Fund managers have been observing this trend for years, however, the London-based South Bank University, commissioned by the real estate consultancy King Sturge and The Royal Institution of Chartered Surveyors RICS, was the first to get this on paper: Islamic funds that are strictly aligned to the rules of the Shariah are quickly spreading.

Up to 500 billion US Dollars have been invested by Shariahcompatible funds under the strict eyes of Islamic scholars already in North American, European and Asian real estate projects. That is clearly more than the 200 billion US Dollars that the Dubai International Finance Centre DIFC was assuming, since they predicted a yearly growth of twelve to 15 percent in this fastest growing niche in the international market for real estate finances. The most popular segments in Islamic funds include office real estate, retail properties and residential housing.

Interesting from a German perspective: “For the quick growing funds, Europe is currently known as the ‘Flavour of the Month’,” said Paul Devonshire, Director of TMW Pramerica Immobilien GmbH in Munich, at a discussion on “Real Estate Financing and Investment Based on Islamic Law” in the EXPO REAL FORUM. Paul Devonshire must know. He was in the Near East in the 1990’s for an American asset management consulting company and now manages the activities of TMW Pramerica in this region. The RICS study showed a 225 percent increase in Europe for 2001 alone, according to the most current figures available.

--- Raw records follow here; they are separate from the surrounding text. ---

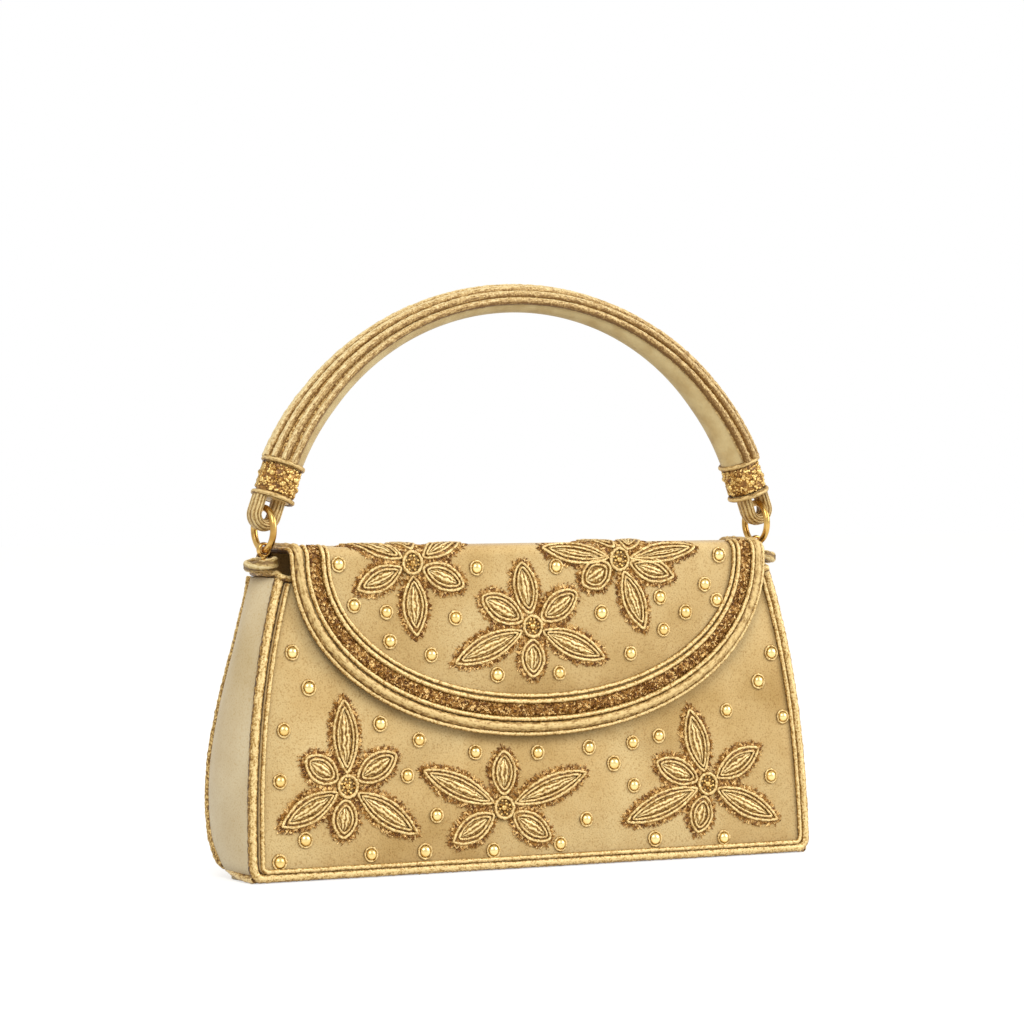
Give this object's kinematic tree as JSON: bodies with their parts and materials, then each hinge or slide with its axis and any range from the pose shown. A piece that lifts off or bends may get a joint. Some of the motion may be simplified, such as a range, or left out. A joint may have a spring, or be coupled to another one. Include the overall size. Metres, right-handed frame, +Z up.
{
  "type": "embroidered flap handbag",
  "caption": "Small rigid evening bag with an embroidered round front flap and an arched top handle that swings on two rings.",
  "frame": {"origin": "underside of the base, below the plane of the bag's middle", "axes": "+X along the bag's width, -Y towards the flap, +Z up"},
  "size_m": [0.2276, 0.0408, 0.2029],
  "materials": {
    "panel_cloth": "gold beige suede-like cloth",
    "gusset_cloth": "smooth pale beige cloth",
    "lining_cloth": "plain woven lining",
    "gold_cord": "twisted metallic gold cord",
    "bronze_thread": "dark bronze metallic embroidery",
    "gilt_metal": "smooth yellow gilt metal"
  },
  "bodies": {
    "bag": {"front_panel": "panel_cloth", "back_panel": "panel_cloth", "base_panel": "panel_cloth", "top_panel": "panel_cloth", "left_gusset": "gusset_cloth", "right_gusset": "gusset_cloth", "lining": "lining_cloth", "front_piping": "gold_cord", "front_trim_cord": "gold_cord", "back_piping": "gold_cord", "left_top_piping": "gold_cord", "right_top_piping": "gold_cord", "left_gusset_top_cord": "gold_cord", "right_gusset_top_cord": "gold_cord", "left_corner_loop": "gold_cord", "right_corner_loop": "gold_cord", "front_flower_left": "bronze_thread", "front_flower_centre": "bronze_thread", "front_flower_right": "bronze_thread", "snap_socket": "gilt_metal", "left_link": "gilt_metal", "right_link": "gilt_metal", "left_loop_bar": "gilt_metal", "right_loop_bar": "gilt_metal"},
    "flap": {"flap_panel": "panel_cloth", "flap_facing": "lining_cloth", "flap_outer_cord": "gold_cord", "flap_edge_piping": "gold_cord", "flap_border_cord": "gold_cord", "flap_inner_cord": "gold_cord", "flap_innermost_cord": "gold_cord", "flap_glitter_band": "bronze_thread", "flap_flower_left": "bronze_thread", "flap_flower_centre": "bronze_thread", "flap_flower_right": "bronze_thread", "snap_stud": "gilt_metal"},
    "handle": {"handle_grip": "panel_cloth", "left_end_strap": "gusset_cloth", "right_end_strap": "gusset_cloth", "left_ferrule_upper_cord": "gold_cord", "left_ferrule_lower_cord": "gold_cord", "right_ferrule_upper_cord": "gold_cord", "right_ferrule_lower_cord": "gold_cord", "handle_rib_1": "gold_cord", "handle_rib_2": "gold_cord", "handle_rib_3": "gold_cord", "handle_rib_4": "gold_cord", "handle_rib_5": "gold_cord", "left_ferrule": "bronze_thread", "right_ferrule": "bronze_thread"},
    "left_ring": {"left_ring": "gilt_metal"},
    "right_ring": {"right_ring": "gilt_metal"}
  },
  "joints": [
    {"name": "flap_open", "type": "hinge", "parent": "bag", "child": "flap", "pos_m": [0, -0.0098, 0.108], "axis": [-1, 0, 0], "range_deg": [0, 95]},
    {"name": "handle_swing", "type": "hinge", "parent": "bag", "child": "handle", "pos_m": [0, -0.002, 0.1183], "axis": [-1, 0, 0], "range_deg": [-60, 75]},
    {"name": "left_ring_turn", "type": "hinge", "parent": "bag", "child": "left_ring", "pos_m": [-0.1, -0.002, 0.1183], "axis": [1, 0, 0], "continuous": true},
    {"name": "right_ring_turn", "type": "hinge", "parent": "bag", "child": "right_ring", "pos_m": [0.1, -0.002, 0.1183], "axis": [1, 0, 0], "continuous": true}
  ]
}
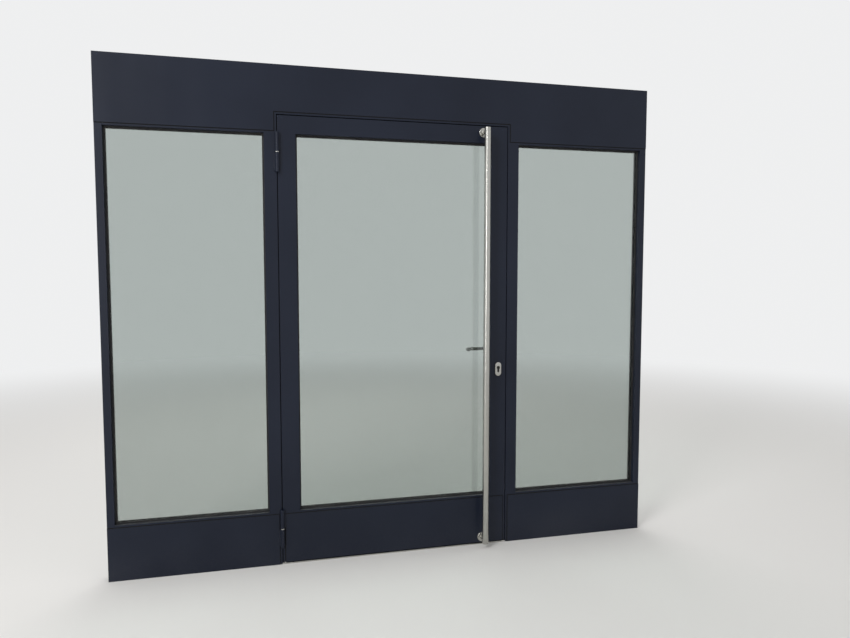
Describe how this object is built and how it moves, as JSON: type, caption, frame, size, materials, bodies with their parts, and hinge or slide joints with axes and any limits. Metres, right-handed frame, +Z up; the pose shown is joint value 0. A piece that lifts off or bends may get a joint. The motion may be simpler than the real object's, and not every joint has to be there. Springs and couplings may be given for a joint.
{
  "type": "glazed steel entrance door with two sidelights",
  "caption": "Outward opening glazed steel entrance door between fixed glass sidelights, with a full-height pull bar, cylinder lock, inside lever and weld-on hinges.",
  "frame": {"origin": "middle of the set's width at mid-depth of the profiles, on the floor", "axes": "+X to the right seen from outside, +Y from the outside face to the inside face, +Z up"},
  "size_m": [2.84, 0.212, 2.489],
  "materials": {
    "paint": "semi-gloss dark slate paint",
    "glass": "clear float glass, slightly green",
    "gasket": "matt black",
    "spacer": "mill",
    "board": "raw board",
    "block": "matt",
    "stainless": "satin",
    "zinc_steel": "zinc plated",
    "nickel": "satin, blackened"
  },
  "bodies": {
    "frame": {"left_jamb": "paint", "right_jamb": "paint", "frame_head": "paint", "hinge_mullion": "paint", "lock_mullion": "paint", "door_transom": "paint", "left_transom": "paint", "right_transom": "paint", "sill_rails": "paint", "base_rails": "paint", "threshold": "stainless", "frame_cores": "board", "header_sheet_outer": "paint", "header_sheet_inner": "paint", "kick_sheets_outer": "paint", "kick_sheets_inner": "paint", "left_glass": "glass", "right_glass": "glass", "sidelight_spacers": "spacer", "sidelight_gaskets": "gasket", "sidelight_beads": "paint", "sidelight_blocks": "block", "frame_seal": "gasket", "strike_keep": "stainless", "keep_screws": "zinc_steel", "frame_knuckles": "paint", "hinge_pins": "zinc_steel", "hinge_washers": "stainless"},
    "leaf": {"leaf_knuckles": "paint", "hinge_stile": "paint", "lock_stile": "paint", "leaf_top_rail": "paint", "leaf_glass_rail": "paint", "leaf_bottom_rail": "paint", "leaf_kick_core": "board", "leaf_kick_sheet_outer": "paint", "leaf_kick_sheet_inner": "paint", "leaf_glass": "glass", "leaf_spacer": "spacer", "leaf_gaskets": "gasket", "leaf_beads": "paint", "leaf_blocks": "block", "bottom_seal": "gasket", "pull_bar": "stainless", "bar_caps": "stainless", "bar_rosettes": "stainless", "lock_case": "zinc_steel", "lock_faceplate": "stainless", "lock_tabs": "zinc_steel", "lock_screws": "zinc_steel", "cylinder_housing": "nickel", "cylinder_plates": "stainless", "lever_plate": "stainless"},
    "lever": {"inside_lever": "stainless", "follower": "zinc_steel", "spindle": "zinc_steel"},
    "latch": {"latch_bolt": "zinc_steel"},
    "dead": {"dead_bolt": "zinc_steel"},
    "plug": {"cylinder_plug": "nickel"}
  },
  "joints": [
    {"name": "leaf_swing", "type": "hinge", "parent": "frame", "child": "leaf", "pos_m": [-0.599, -0.0455, 0], "axis": [0, 0, -1], "range_deg": [0, 100]},
    {"name": "lever_turn", "type": "hinge", "parent": "leaf", "child": "lever", "pos_m": [0.552, 0.06, 1.062], "axis": [0, -1, 0], "range_deg": [0, 40], "stiffness_Nm_per_rad": 1.5, "springref_deg": -25.78},
    {"name": "latch_slide", "type": "slide", "parent": "leaf", "child": "latch", "axis": [-1, 0, 0], "range_m": [0, 0.012]},
    {"name": "key_turn", "type": "hinge", "parent": "leaf", "child": "plug", "pos_m": [0.552, 0, 0.97], "axis": [0, 1, 0], "range_deg": [0, 360]},
    {"name": "dead_slide", "type": "slide", "parent": "leaf", "child": "dead", "axis": [1, 0, 0], "range_m": [0, 0.02]}
  ],
  "couplings": [
    {"joint": "latch_slide", "follows": "lever_turn", "m_per_rad": 0.01718},
    {"joint": "key_turn", "follows": "dead_slide", "rad_per_m": 314.15}
  ]
}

The lawyer Liane Muschter, Senior Associate at Norton Rose in Frankfurt am Main and a member of the Islamic Finance Group there sees Germany making fast progress in this niche. According to Liane Muschter, “In Europe, next to Great Britain, primarily France and Germany have inflow from these funds, and Germany has the largest potential with its 3.5 billion Muslims.”

Eighty to 90 percent of Islamic capital that made its way to Europe went to Great Britain according to the RICS study. Islam fund managers consider London the location with the most expert knowledge, the best legal conditions and the best political climate for investments based on Islamic law.

All three participants in the podium discussion at EXPO REAL confirmed this. Among the internationally preferred destinations, Great Britain got a clearly better evaluation with 94 percent of those surveyed than the USA with 47 percent, or even South East Asia with 38 percent.

Traditionally, Islamic capital is bound by tight restrictions for markets like the real estate sector. Starting at verse 276, the second sura of the Koran says that Allah allows selling, but forbids interest. Whoever takes interest will risk the “war of Allah and his envoys.“ “A tight body of rules and regulations for finance products that are adapted to Islamic belief does not exist. There are only the principles of the Shariah, that are derived from five different sources, one of them being the Koran,” explains Jawad Ali. He is a finance attorney at the international law firm King & Spalding in London and responsible for financing business based on Islamic law.

Jawad Ali noted the many restrictions that still exist today. For example, Islamic funds are not permitted to invest in real estate properties where their renters process pork, offer conventional financial services (interest), operate movies or casinos, or sell alcohol.

The Financing Method “Murabahah”
The most common financing method used to get around the interest prohibition, says Jawad Ali, is the so-called Murabahah: instead of giving a mortgage, the bank buys the property from the client and sells it to him for an agreed upon premium. The premium equals the interest for the traditional – but in Islam forbidden – mortgage.

The indirect approach of the Murabahah has thus prevented the fast growing financing niche in Germany from growing more. “The taxes are the largest hurdle,” explains Liane Muschter. Murabahah financing leads to two consecutive sales contracts, and, thus, is subject to property acquisition tax twice. But in total, positive growth rates are predicted for the market. Eighty-nine percent of those surveyed in the RICS study predict major increases in the coming twelve months.